(The Root) — Late Monday, news broke that an aspiring New York firefighter would resign from the city’s fire department, where he was working as an EMT, because of racially inflammatory tweets. Making the matter even more newsworthy and shocking is that the author of the offensive tweets is the son of the city’s fire commissioner, Salvatore Cassano.
Joe Cassano’s targets included Jews, blacks and “Obama lovers.” His missives include the statement, “I like jews about as much as hitler,” and during the Martin Luther King Jr. holiday he tweeted, “MLK could go kick rocks for all I care, but thanks for the time and a half today.”
He also tweeted the term “shwoog,” which is a slang term for the n-word, according to the Urban Dictionary. In addition to his father’s prominent role leading the Fire Department of New York, Cassano’s tweets drew attention because the FDNY has struggled with diversity for years.
Though the NYPD has been the subject of countless tragedies, controversies and lawsuits related to accusations of racial discrimination — from the Abner Louima case to the Amadou Diallo shooting — the FDNY has struggled in a less high-profile but significant manner as well.
According to a 2010 Village Voice cover story, “New York’s fire department may, in fact, be the whitest large institution run by a major city in the United States. Your chance of becoming a firefighter in New York if you aren’t white, Irish, or Italian, and come from a family of firefighters has traditionally been very slim.”

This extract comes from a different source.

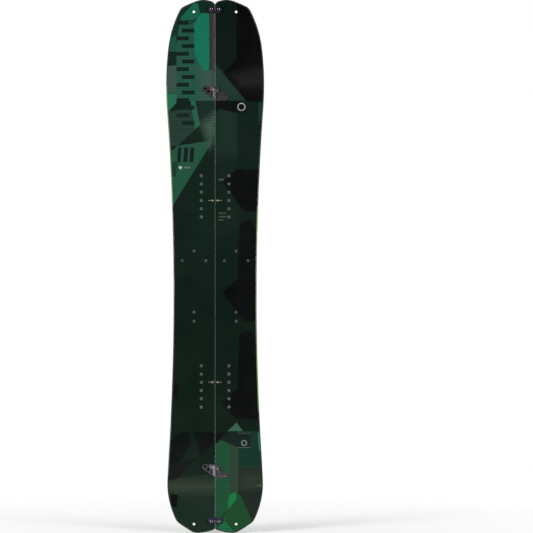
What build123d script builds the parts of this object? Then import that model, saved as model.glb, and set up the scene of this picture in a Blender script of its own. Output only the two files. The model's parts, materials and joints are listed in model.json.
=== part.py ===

Just last year the city was ordered to pay $128 million to black and Latino applicants who alleged the city had used a special entrance exam to intentionally exclude them from the FDNY. Quoting from the lawsuit at the time, CNN reported, “According to the most recent census data, black residents make up 25.6 percent of New York City’s population; when this case was filed in 2007, black firefighters accounted for only 3.4 percent of the department’s force. In other words, in a city of over eight million people, and out of a force with 8,998 firefighters, there were only 303 black firefighters. This pattern of underrepresentation has remained essentially unchanged since at least the 1960s.”
The U.S. District Court judge also ruled that the city was to hire 239 black and Latinos.
The Village Voice noted that in a city in which 35 percent of the population is white, 90 percent of the fire department is white. By comparison, the NYPD is more than 16 percent black and 18 percent Latino.
The FDNY is far from alone in grappling with diversity issues. As of 2000, while just over 8 percent of the nation’s firefighters were black, and just over 8 percent were Latino, blacks made up more than 12 percent of the U.S. population, and Latinos 16 percent.